つまみ食い
茄子揚げて水と油の美味を成す
「茄子」は、ナス科の一年草。実は紫紺や紫黒のものがある。煮付け、汁物、油炒め、漬物等、その用途は広い。
「茄子」は、夏の季語。
ナスは、夏野菜の代表とも言えるだろう。
油ととても相性が良く、ナスの揚げ浸しやからりと揚げた天ぷらなどは、夏の最高の味わいではないだろうか。
その成分は、約94%が水分だという。本来ならば相性の悪い「水と油」の組み合わせのはずなのだが——これほどに幸せな美味を生み出すのだから、水と油もあながち不仲だとは言えないんじゃないだろうか。
そんな奇妙なことを思いながら、ナスの天ぷらを揚げる夏の夕べである。
子供の頃、できたての天ぷらをつまみ食いするのが大好きだった。
母に見つかり、「一つだけよ!」と固く言い渡され、「えへへっ」とか言いながら口に運ぶ、サクサク熱々の美味しさ。
この幸せは、どれだけ時間が経っても忘れられない。
つまみ食いで口に入れるものは、とにかく美味しい。
そう感じる人は、少なくないのではないだろうか。
キッチンで母の目を盗みつつ、指でちょいっとつまんでパクリと頬張る。
「こら、行儀悪い!」と小言を言われながら、その出来立ての美味しさを存分に味わう。
それは、食卓で綺麗にお皿に並んだものを行儀よく箸で食べるよりも、なぜか遥かに美味だ。
つまみ食いの美味しさ。
どうして、こんなにも特別な味わいがあるのだろう。
あれこれ考えて、ふと思い至った。
それは、つまみ食いが、「本当はしてはいけないこと」だからではないだろうか。
本当は、やってはいけないこと。
見つかったら、きっと注意され、
もしかしたら失敗するかも、咎められるかも——そんな危険に手を伸ばす、ちょっとしたスリル。
そういう状況をかいくぐって目的のものを手に入れた喜び、得難いそれを味わう幸せ。
そこには、無意識にそんな心理が働くのかもしれない。
その味には、自ずとたまらない旨味が加わる。
そう考えてみると、それはつまみ食い以外にも、日常のいろいろなことに当てはまるかもしれない。
例えば——
目覚ましが鳴ってから、あと3分間枕に頭を戻す幸せ。
健康や美容を気にしつつも、「今日だけ!」と思いながら口にする揚げ物や酒、スイーツの美味しさ。

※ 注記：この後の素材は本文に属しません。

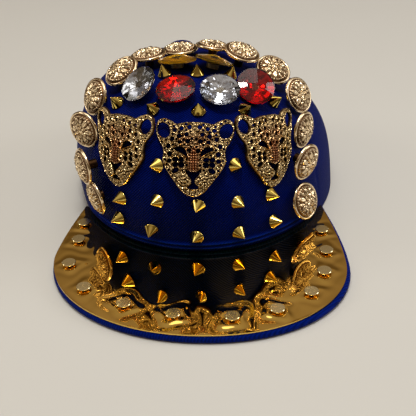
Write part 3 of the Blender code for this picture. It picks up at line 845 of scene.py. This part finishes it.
def turned(profile: Marks, sides: int) -> Array:
    """Rings of a profile turned about its axis: radius times cosine and sine, and height.

    Args:
        profile: Radius and height, from the foot up, all radii above zero.
        sides: Points on each ring.

    Returns:
        Points by ring and side.
    """
    radius, height = np.array(profile, float).T
    turn = 2 * pi * np.arange(sides) / sides
    flat = radius[:, None, None] * np.stack([np.cos(turn), np.sin(turn)], axis=-1)
    return np.concatenate([flat, np.broadcast_to(height[:, None, None], (*flat.shape[:2], 1))], axis=-1)


@dataclass
class Turnings:
    """Round pieces of one kind, each turned from one profile; the map is their own plane across."""

    pieces: dict[str, str]
    slot: str
    finish: PlainFinish | TwillFinish
    profile: Marks
    top: float
    sides: int = 48

    def build(self) -> None:
        """Make each piece on its solid's seat."""
        material = self.finish.make()
        local = turned(self.profile, self.sides)
        uv = np.concatenate([local.reshape(-1, 3)[:, :2], np.zeros((2, 2))])
        for name, node in self.pieces.items():
            make_piece(name, node, Seat.of(node).body(local, self.top), [material], uv)


def spike_profile(radius: float = 0.0042, height: float = SPIKE_HEIGHT, lip: float = 0.0007) -> Marks:
    """A cone with a rolled lip at its foot and a slightly blunt tip."""
    rolled = [(0.92, 0.0), (0.98, 0.2), (1.0, 0.55), (0.97, 1.0), (0.95, 1.15)]
    shares = np.linspace(0.12, 0.97, 10)
    cone = ((radius * 0.95 * (1 - share), lip + (height - lip) * share) for share in shares)
    return (*((radius * wide, lip * tall) for wide, tall in rolled), *cone)


def domed_profile(radius: float, height: float, rim: Marks, wide: float, first: float, last: float) -> Marks:
    """A rim, then a dome of wide times the cosine and 0.3 + 0.7 times the sine of angles, as shares."""
    dome = [(wide * cos(turn), 0.3 + 0.7 * sin(turn)) for turn in np.linspace(first, last, 14)]
    return tuple((radius * across, height * up) for across, up in (*rim, *dome))


@dataclass
class Medallions:
    """Cast discs with a smooth raised rim round a rosette of leaves.

    Sizes across the face are shares of the radius, and heights are in metres. A kind of leaf is where
    it starts and ends, its half width, its height, and its turn as a share of the step between petals.
    A bead, the boss and the ground are a height and a half width, and the rim also has its middle
    between them. Ribs and veins are a depth as a share of the leaf's height, and how wide or dense.
    """

    finish: CastFinish
    count: int = 14
    radius: float = 0.0112
    height: float = 0.0036
    shank_radius: float = 0.0028
    petals: int = 6
    beads: int = 32
    bead_ring: float = 0.775
    bead: Span = (0.0009, 0.055)
    boss: Span = (0.0013, 0.135)
    ground: Span = (0.0024, 0.88)
    ground_lift: float = 0.0002
    rim: tuple[float, float, float] = (0.0010, 0.925, 0.075)
    rim_drop: float = 0.0002
    rim_start: float = 0.855
    midrib: Span = (0.38, 0.018)
    veins: Span = (0.16, 95)
    narrowest: float = 1e-4
    leaves: Marks = (
        (0.30, 0.73, 0.150, 0.0013, 0.0),
        (0.44, 0.73, 0.090, 0.0012, 0.5),
        (0.10, 0.42, 0.095, 0.0013, 0.5),
    )
    relief_share: float = 0.8
    edge: Span = (-0.0006, -0.0003)
    back: tuple[float, ...] = (0.35, 0.6, 0.94)
    back_drop: float = 0.0011
    shank_drop: float = 0.0012
    tarnish: Span = (0.00005, 0.0008)
    clean_rim: Span = (0.87, 0.1)
    columns: int = 120
    rows: int = 56

    def dome(self, radius: Array) -> Array:
        """The ground of the face: a quarter ellipse that rises from the groove inside the rim."""
        return self.ground_lift + self.ground[0] * mound(radius, self.ground[1])

    def relief(self, radius: Array, turn: Array) -> Array:
        """Height of the face by its share of the radius and its angle.

        The rim is a half-round ring; on the dome inside it lie a ring of beads, six long leaves with a
        midrib and veins, six short leaves between them, and a flower of six petals round a boss. Each
        leaf is a root of one minus its offset squared, and the highest form at a point shows.

        Args:
            radius: Shares of the radius.
            turn: Angles.

        Returns:
            Heights over the disc's middle.
        """
        bead_off = nearest(turn, 2 * pi / self.beads) * self.bead_ring
        heights = [self.bead[0] * mound(np.hypot(bead_off, radius - self.bead_ring), self.bead[1])]
        step = 2 * pi / self.petals
        for first, last, wide, tall, part in self.leaves:
            share = np.clip((radius - first) / (last - first), 0, 1)
            width = wide * np.sqrt(np.clip(np.sin(pi * share), 0, 1)) + self.narrowest
            off = np.abs(nearest(turn + part * step, step)) * radius
            midrib = self.midrib[0] * hump(off, self.midrib[1])
            veins = self.veins[0] * np.cos((radius + off) * self.veins[1]) * (off < width)
            leaf = tall * mound(off, width) * (1 - midrib - veins)
            heights.append(np.where((share > 0) & (share < 1), leaf, 0))
        heights.append(self.boss[0] * mound(radius, self.boss[1]))
        cast = self.dome(radius) + self.relief_share * np.maximum.reduce(np.broadcast_arrays(*heights))
        tall, middle, wide = self.rim
        return np.where(radius > self.rim_start, tall * mound(radius - middle, wide) - self.rim_drop, cast)

    def build(self) -> None:
        """Make each medallion: shank, back, edge and face in rings from the foot up."""
        material = self.finish.make()
        share = np.concatenate([[1.0, 1.0, 0.99], np.linspace(0.985, 0.02, self.rows)])
        face = self.relief(share[:, None], 2 * pi * np.arange(self.columns) / self.columns)
        face[0], face[1] = self.edge
        # The shank and back get the darkest plating and the full grey tint: painted shade under each disc.
        shaded_back = np.ones((2 + len(self.back), self.columns))
        recess = 1 - ease(*self.tarnish, face - self.dome(share[:, None]))
        recess[share > self.clean_rim[0]] = self.clean_rim[1]
        marks = {
            "recess": with_poles(np.concatenate([shaded_back, recess]), 1, 0),
            "blush_and_shade": with_poles(np.concatenate([shaded_back, 0 * recess]), 1, 0),
        }
        for node in numbered("medallion", self.count):
            seat = Seat.of(node)
            stand = seat.top - self.height
            below = [(self.shank_radius, 0.0), (self.shank_radius, stand - self.shank_drop)]
            below += [(self.radius * part, stand - self.back_drop) for part in self.back]
            rings = turned([*below, *((self.radius * part, 0) for part in share)], self.columns)
            rings[len(below) :, :, 2] = stand + face
            body = seat.body(rings, seat.top)
            make_piece(f"{node}_cast", node, body, [material], marks=marks, sharp=60)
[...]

恋人のいる異性、家庭のある異性——許されないはずの相手に、抑え難くときめく恋心の甘さ。
これは、人間の
得難いから、ますます欲しい。
その危うさを知っているから、一層手を伸ばしたくなる。
「本当はいけないもの」を手に入れた時の幸せは、たまらなく甘美だ。
人間の心とは、なんとも天邪鬼なものだ。
ただ——
それに手を伸ばすなら、万一失敗した時の先に待っているものも、ちゃんと見定めていなければならないだろう。
3分のつもりが、うっかり1時間も寝過ごした。
「今日だけ」がつい連日になり、その結果が正直に体に現れた。
奪った裏には「奪われた側」がいること。愛おしい相手を奪われるその悲しみは計り知れないということ。
自分達の行いによりその人たちへ与えた不幸を、その後一生背負い、償わなければならなくなるとしたら——
もしも、そういう事態に陥った時。
「自分は後悔しない」と、果たして言い切れるだろうか。
おかずをつまんで、母親に「ダメよ!」と小言を受ける程度なら、それは純粋に幸せの範疇だ。
だが——
「本当はいけないこと」にも、ことの大きさ、深刻さの度合いがある。
そして人間は、「それはダメだ」と思えば思うほど強く惹きつけられ、僅かな隙間から漏れ出すその甘美な味に吸い寄せられるように手を伸ばしてしまう生き物だ。
その部分は、心しておくべきなのかもしれない。